Выбрать главу

Если все же принять вариант А.Я. Борисова, то два бога соответствуют Адуру (авест. Атар) и Срошу, которые, по среднеперсидскому сочинению «Арда Вираз Намаг», приветствовали «иранского Данте» Арда Вираза и сопровождали его по раю и аду (Gignoux, 1968). Едва ли эти двое — Митра и Рашну — судьи душ, поскольку тогда непонятен жертвенник огня в руке одного из них.

Конечно, штампованные рельефы оссуариев, предназначенные для массового тиражирования, не отражали столь же массовый обряд погребения. Жертвоприношение коня или вообще участие верхового коня в обряде было доступно только знатнейшим. В этих рельефах сказалось стремление рядовых согдийцев освоить, пусть даже только в имитациях и изображениях, то, что было достоянием знати. Согдийские художники, исходя из умозрительных идей и привычных элементов иконографии, смело создавали ранее невиданные сложные культовые композиции. При этом представления, отраженные согдийским искусством, не идентичны тем, которые зафиксированы в Авесте и в позднейшей зороастрийской литературе. Художники участвовали в процессе упорядочения идеологии быстро развивающегося Согда, они с помощью атрибутов и композиционных приемов стремились разъяснить широкой аудитории то, что бытовало не столько в виде писания (не случайно, что в текстах почти не представлена собственно согдийская религия), сколько в виде обрядов и неканонизированной устной традиции.

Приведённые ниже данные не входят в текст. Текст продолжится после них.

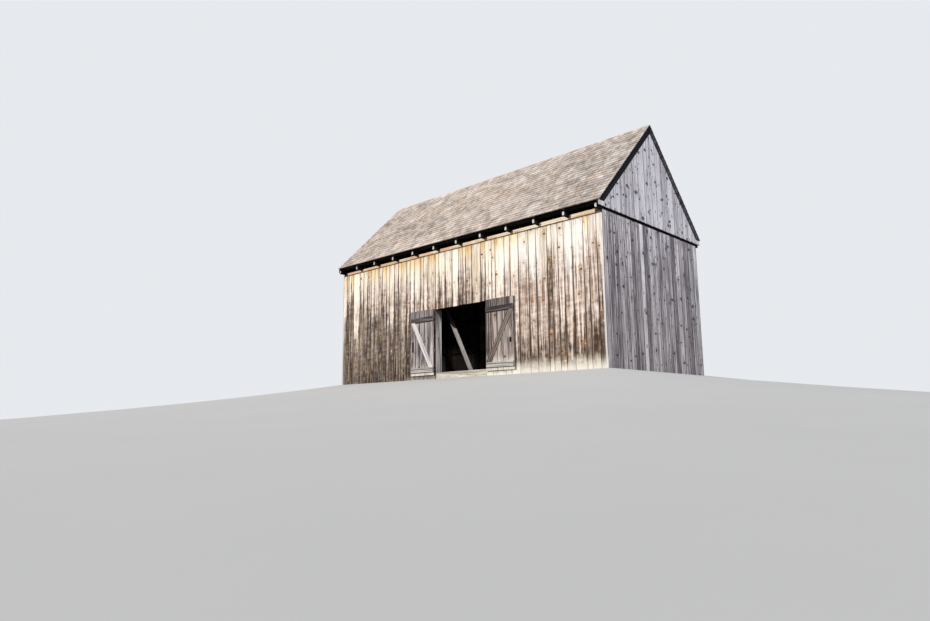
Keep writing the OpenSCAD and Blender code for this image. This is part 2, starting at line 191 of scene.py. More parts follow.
class Finish:
    """One material. node() makes every node of it that isn't a sum of taps. colour is the colour
    so far, and coat() lays the next one over it."""

    def __init__(self, name, roughness=0.85, metallic=0.0, shine=0.2):
        self.material = bpy.data.materials.new(name)
        self.material.use_nodes = True
        self.tree = self.material.node_tree
        self.shader = self.tree.nodes["Principled BSDF"]
        plain = {"Roughness": roughness, "Metallic": metallic, "Specular IOR Level": shine}
        for socket, value in plain.items():
            self.shader.inputs[socket].default_value = value

    def node(self, kind, settings=None, sockets=None, out=0):
        made = self.tree.nodes.new("ShaderNode" + kind)
        for key, value in (settings or {}).items():
            setattr(made, key, value)
        for key, value in (sockets or {}).items():
            feed(find(made.inputs, key), value)
        return Tap(find(made.outputs, out))

    def read(self, name):
        """A vector attribute of the mesh, as three taps."""
        return self.split(self.node("Attribute", {"attribute_name": name}, out="Vector"))

    def place(self):
        """The point on the piece in metres, as three taps."""
        return self.split(self.node("TexCoord", out="Object"))

    def facing(self):
        """The direction that the face looks in, as three taps."""
        return self.split(self.node("NewGeometry", out="Normal"))

    def inward(self):
        """1 on faces that look towards the middle of the barn, 0 on the others."""
        px, py, _ = self.place()
        nx, ny, _ = self.facing()
        return self.step(px * nx + py * ny, -0.5, -1.5)

    def seen(self):
        """1 for rays that show a thing to the camera, straight or in a mirror or glass."""
        path = self.node("LightPath", out="Is Camera Ray")
        return path.most(path.other("Is Glossy Ray")).most(path.other("Is Transmission Ray"))

    def split(self, vector):
        made = self.tree.nodes.new("ShaderNodeSeparateXYZ")
        feed(made.inputs[0], vector)
        return [Tap(s) for s in made.outputs]

    def vector(self, x, y, z):
        return self.node("CombineXYZ", sockets={0: x, 1: y, 2: z})

    def noise(self, x, y, z, detail, roughness=0.55):
        """Cloudy noise between about 0.3 and 0.7, read at x, y, z."""
        return self.node("TexNoise", sockets={
            "Vector": self.vector(x, y, z), "Scale": 1.0, "Detail": detail, "Roughness": roughness,
        })

    def step(self, value, low, high):
        """0 below low, 1 above high and smooth between. low may be the higher one."""
        if not isinstance(low, Tap) and low > high:
            return 1 - self.step(value, high, low)
        return self.node("MapRange", {"interpolation_type": "SMOOTHSTEP"}, {
            "Value": value, "From Min": low, "From Max": high,
        })

    def near(self, value, middle, inner, outer):
        """1 where value is within inner of middle, falling to 0 at outer."""
        return self.step(abs(value - middle), outer, inner)

    def ramp(self, value, places, *colours):
        """A colour ramp over value, with one colour at each place."""
        made = self.node("ValToRGB", sockets={"Fac": value})
        stops = made.socket.node.color_ramp.elements
        while len(stops) < len(colours):
            stops.new(0.5)
        for stop, place, colour in zip(stops, places, colours):
            stop.position = place
            stop.color = (*colour, 1)
        return made

    def mix(self, share, first, second, blend="MIX"):
        """Colour first where share is 0, and second where it is 1."""
        return self.node("Mix", {"data_type": "RGBA", "blend_type": blend}, {
            "Factor_Float": share, "A_Color": first, "B_Color": second,
        }, out="Result_Color")

    def shade(self, colour, amount):
        """colour with its brightness multiplied by amount, by way of a grey."""
        grey = self.node("CombineColor", sockets={0: amount, 1: amount, 2: amount})
        return self.mix(1.0, colour, grey, "MULTIPLY")

    def coat(self, share, colour):
        """Lays a colour over the one so far where share is 1."""
        self.colour = self.mix(share, self.colour, colour)

    def wear(self, roughness=None, height=None, strength=0.5, distance=0.004):
        """Feeds the shader with the colour and the rest, and gives the finished material back."""
        feed(self.shader.inputs["Base Color"], self.colour)
        if roughness is not None:
            feed(self.shader.inputs["Roughness"], roughness)
        if height is not None:
            bump = self.node("Bump", sockets={
                "Height": height, "Strength": strength, "Distance": distance,
            })
            feed(self.shader.inputs["Normal"], bump)
        print(f"finish {self.material.name}: {len(self.tree.nodes)} nodes")
        return self.material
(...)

Неавестийские божества, демоны. Календарные обряды.

Согдийцы издавна поклонялись Нане, почитавшейся не только в Бактрии, но и в Парфии. В Согде известны религиозные представления, которые, казалось бы, не только чужды, но и прямо враждебны зороастризму (Henning, 1965, p. 252–254; Лившиц, 1979). Хеннинг считал, что, хотя зороастрийское отрицательное отношение к дэвам отразилось в лексике согдийского языка, на периферии, особенно в Уструшане, слово «дэв» сохранило значение «бог», но археология показывает, что в Уструшане, Семиречье, Отраре — везде, где жили согдийцы, почитали одних и тех же богов. Вероятно, дело не в локальных различиях, а в том, что догматика зороастризма без принуждения со стороны мощного государственного аппарата не могла побудить людей отказаться от стремления избежать вражды или даже заручиться поддержкой всех могущественных творений, в существование которых они верили. В VI в. в терракоте Пенджикента были многочисленны статуэтки и образки с арочной нишей, на которых изображалась женщина в пышной короне (табл. 30, 23), со сложенными на груди руками (знак повиновения) и со звериными ногами (Маршак, 1964, рис. 26, 1–6), напоминающая демонические образы Вавилонии (ИДВ, 1983, с. 453, рис. 127, г) и античных «сирен» (Кобылина, 1967). Эта же фигурка в виде налепа на стенку оссуария снабжена пририсованными крыльями (Мешкерис, 1977, табл. XX, 1), но обычно в отличие от приведенных аналогов она бескрыла. Демонические головы украшают оссуарии (в том числе и оссуарий со сценой прибытия души в рай) и еркурганную курильницу (Исамиддинов, Сулейманов, 1977, с. 65–69). Представления о том, что, изображая демонов, можно заставить их служить оберегом против злых сил, едва ли не повсеместно. Даже на сасанидских печатях изображения ненавистной зороастрийцам нечисти должны были способствовать преодолению вреда от нее (Борисов, Луконин, 1963, с. 35). Однако пенджикентские терракоты не вполне соответствуют таким представлениям. На них покорная поза чудовища сочетается с аркой, которая обрамляет и образки с фигурами богов пантеона, свидетельствуя о существовании культа такого божества.